Throughout the 1980’s, when women lost male relatives during the eight year war with Iran, female dependents were given recognition by the state, where even the Iraqi opposition welcomed provisions such as debt cancellation, land, secure homes, widows pensions and other necessities which were given to prevent women from falling into the poverty trap but such measures, which also allowed Iraqi women to maintain their own independence.
During the Iraq/Iran war, women also took a great leap forward, where similar to the British land girls in World War Two, Iraqi women took over the professional roles in society as a result of men being in the front line of combat.
In effect women became the doctors, the architects, teachers, the engineers; infact the engineers of Iraqi society itself.
The war against Iraqi women did not start under the occupation but in fact began after the first Gulf War and through out the 1990's, until the Coalition forces of George Bush, Tony Blair and Ahmed Chalabi decided to invade, under the pretexts of liberating Iraq from dictatorship in 2003.
The start of the Gendercide against Iraqi women was demonstrated through the mass murder of over one million children, who lost their lives as a result of the UN imposed Sanctions, which also left Iraq unable to purchase basic items including tampons, pencils and medications such as Asthmatic inhalers.
According to the UN, preventing items like pencils from entering Iraq was because the graphite was categorised as “Duel Use”, therefore it could allegedly be used in constructing Saddam’s “weapons of mass destruction“. Sarah Flounders, author of De-Linking Sanctions stated in 1997, that other items denied to the Iraqi people included; “batteries, X-ray machines, ambulances because they could be used in battle and enriched baby powdered milk,” which supposedly could be used in germ warfare.
"Women had to pick up the pieces"
As Flounders also stated “many of the children killed by Sanctions died from diseases carried by impure drinking water", when before the first Gulf War, the vast majority of Iraqi people did have access to potable drinking water but “good drinking water needs pipes, pumps, filtration and chlorine. But Washington defines chlorine as a “Duel-Use” item, as it does the pipes that would be used to carry water.”
A study conducted by Harvard, discovered that after the Gulf War there had been a “fourfold increase in child mortality and a high incidence of health problems among women, including psychosomatic conditions such as sleeplessness and mental disorders.”
In the early 1990’s Dr. Suha Omar also described how there was a dramatic increase in domestic violence, with “traumatised conscripts” returning to Iraq, who “would take out their distress and anger on wives, daughters, mothers and sisters.”
In other words, “Women had to pick up the pieces” because the men were either mentally or physically damaged by the war, with the situation being exasperated by the “drastically worsened economic situation, as victims of the pauperisation of Iraqi society.”
Even though in 1997, a UN weapons inspector declared “Iraq had been disarmed” in 1919, Woodrow Wilson described how effective “sanctions” could be, with the process being a “peaceful, quiet and lethal remedy”, which “doesn’t take a single human life outside of the country exposed to the boycott, but instead subjects that country to a pressure that, in my view, no modern country can with stand.”

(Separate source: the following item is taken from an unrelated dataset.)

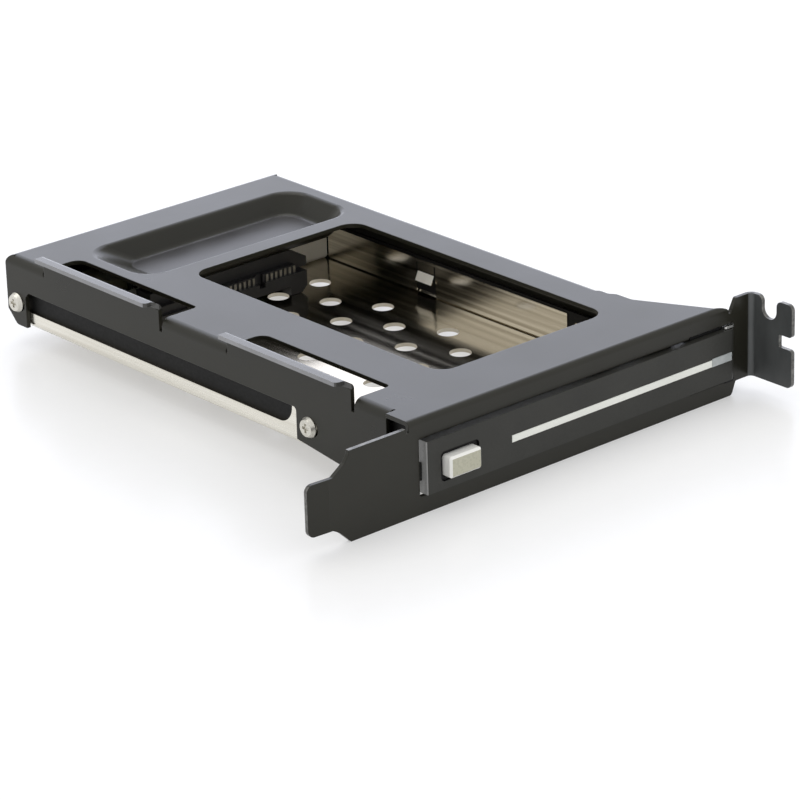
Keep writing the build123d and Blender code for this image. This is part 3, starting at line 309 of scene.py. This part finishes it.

When Madeline Albright, then US secretary of state to Bill Clinton was asked on US television on 6th May 1996, whether she believed the deaths of 6,000 Iraqi children a month, was an effective way to “contain” Saddam Hussain, her response was similar to those who now see death, destruction and the full scale terror of Iraqi women, as being “a price worth paying“, to bring freedom and democracy to the people of Iraq.
Hussein Al-alak is Chair of Iraq Solidarity UK, journalist for the UN Observer, Uruknet & others and activist for Combat Stress: The Veterans’ Mental Health Society.